After the 2023 mass shooting at the Covenant School in Nashville, Secor, 47 — whose children were at another school across town at the time — felt gun violence was hitting too close to home to remain silent any longer. The singer-songwriter, who also penned a New York Times op-ed titled “Country Music Can Lead America Out of Its Obsession with Guns,” says in the documentary that he believes he is uniquely positioned to help initiate these conversations.

“I guess I feel like I’m the man for the job, and I don’t want this job,” Secor says at the beginning of the film. “David calls me, and he’s like, ‘What you’re doing sounds like a movement. It’s a movement toward looking at your front row like a swath of America. Nobody else has that demographic study out there, and they make up the mix that might be able to move the needle on gun violence.’”

Adds Greene, 50, “I think we’re taking what country music offers — your concerts, the fact that you can bring together people even though they have different opinions.”





In other words, this whole thing started not because of a desire to learn what people think and why, but because Secor stepped into the gun debate, still had something of an audience, and I guess country music was a novel aspect to this whole thing.

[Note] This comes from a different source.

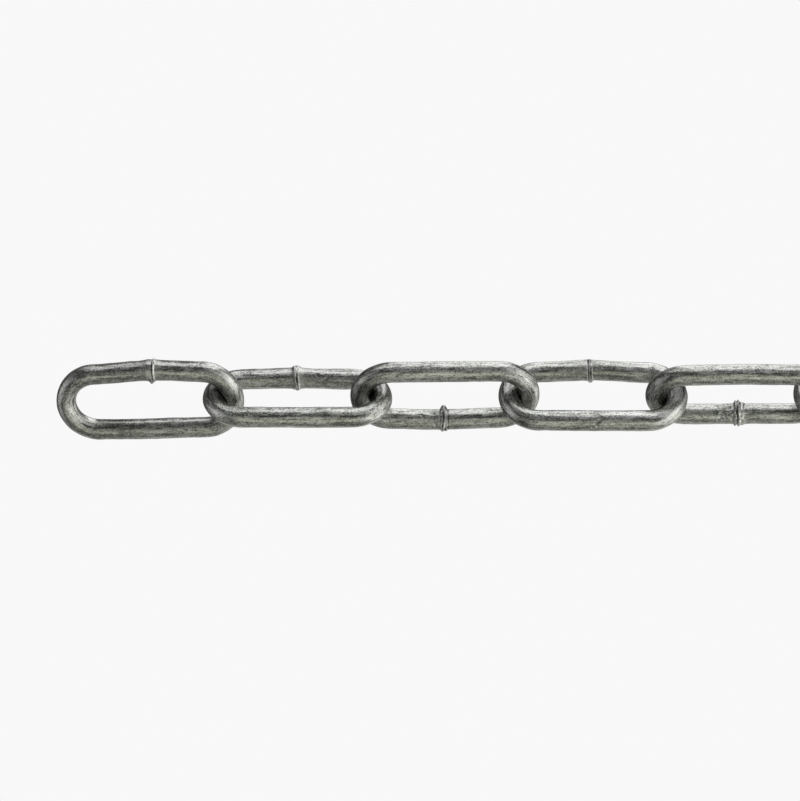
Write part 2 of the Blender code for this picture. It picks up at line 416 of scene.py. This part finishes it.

Look, I’m comfortable with most of the artists I enjoy, thinking I’m a terrible person because of my own politics, especially on guns. Not that I think they know who I am, but you get my point. I’ve had time to get used to it, and since I think most of them are very wrong on things, it’s only fair.

But to say they can bring people together? Seems like a stretch. After all, I’m not open to chatting with people who want me dead simply because we like the same musicians.

Secor jumped straight into the gun debate, echoing the whole “obsession with guns” talking point the media absolutely loves. That alone makes me skeptical as hell.

Again, though, there’s reason to hold onto a little bit of hope here.

The experience even shifted the way Secor and Greene thought about the issue. “Two, three years ago, I would have considered myself someone who was like, ‘Assault weapons ban? One hundred percent, I’m behind it. Do it,’ ” Greene says. “But now, I think I’m afraid of how my family, my own wife, my friends might judge me because I’ve become more open-minded in ways I never, ever expected.”





I don’t think it shifted Secor as much as Greene, because there’s no quote suggesting it has, but as Greene worked for NPR, it’s entirely possible that I’m wrong.

Still, it’s easy to say that you’re now open-minded on something like an assault weapon ban, but actually being open-minded is another matter entirely. As the whole selling point of this documentary is that there aren’t any sides taken–thus opening it up to a broader audience than it might otherwise attract–then marketing requires there to be some platitudes about now hearing the other side of the debate.

I’m still skeptical that this will be remotely even-handed. I just don’t know that I can trust any of the people involved.

Will I give it a watch? Yes, and I’ll be happy to report back to you about just what I find, but until it’s streaming somewhere, I doubt I’ll get a chance to see it.

If it’s what it’s billed as, this is good. It might just open up some minds for a change and, if nothing else, show that we’re not a bunch of violent jackwagons who don’t care about people’s safety. Quite the opposite.

I just can’t trust the film industry to do that.